4 out of 5
Label: Secretly Canadian
Produced by: The Impossible Shapes
The companion piece to the preceding Horus, Tum seems, perhaps, like a well-sequenced set of B-sides – ideas that didn’t fit within Horus‘ mythology, or the overall feel of that album. The songs here are definitely more topically vague than the concepts of that album, and perhaps even more open-ended than the band’s loosey-goosey feels-good songs on the whole: Tum is not a disc that gives me a very strong sense of identity.
However, the nod to the sequencing is not admitted in passing: the way the disc is structured, with some instrumental tunes repeating a melody at various points, though in drastically different constructions – centered around dramatic strings, or wandering guitar – acts as a guardrail to the experience, or like the divots in the side of the road that keep you awake should you drift. Inbetween, IS volley between some of their most satisfyingly direct pop, and blissed out folk, and then those always-awesome bursts of freak out rock, and its sputtered at us in short but sweet tracks that are just long enough to establish head-bobbing familiarity, but exit out before the relative simplicity has one skipping to the next song.
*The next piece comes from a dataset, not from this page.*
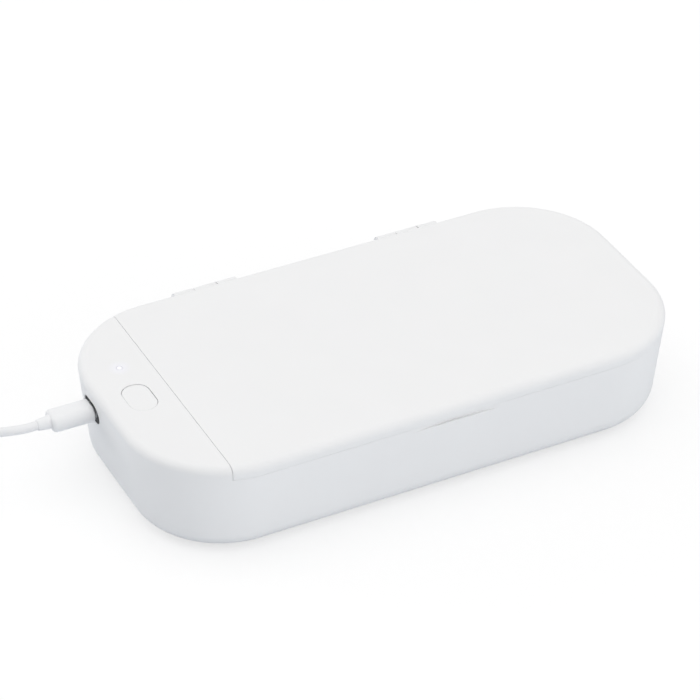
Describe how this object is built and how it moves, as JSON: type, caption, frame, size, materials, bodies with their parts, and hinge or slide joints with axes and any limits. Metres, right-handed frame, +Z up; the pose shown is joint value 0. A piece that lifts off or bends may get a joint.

The ebb and flow really is quite amazing, as I’m brought to think of weird folksters who do the short-song thing – Danielson Famile; Half-handed Cloud – and it’s very often the case that I only remember the first half of any given album, and the rest is a blur. Tum, by having the borders of that repeated melody, kind of keeps recentering the listen, and then “feels out” how far afield it can go in each individual section. If you gather all the songs in a pile, they don’t have much in common outside of those border tracks, but the way in which they’re presented corrects for that as much as possible. So while it might not be a disc that carries with it a set feel, or builds in the way something like We Like It Wild did, it’s also quite a wonderful, and satisfying tour of the different sides of the band, pared down to a very digestible format.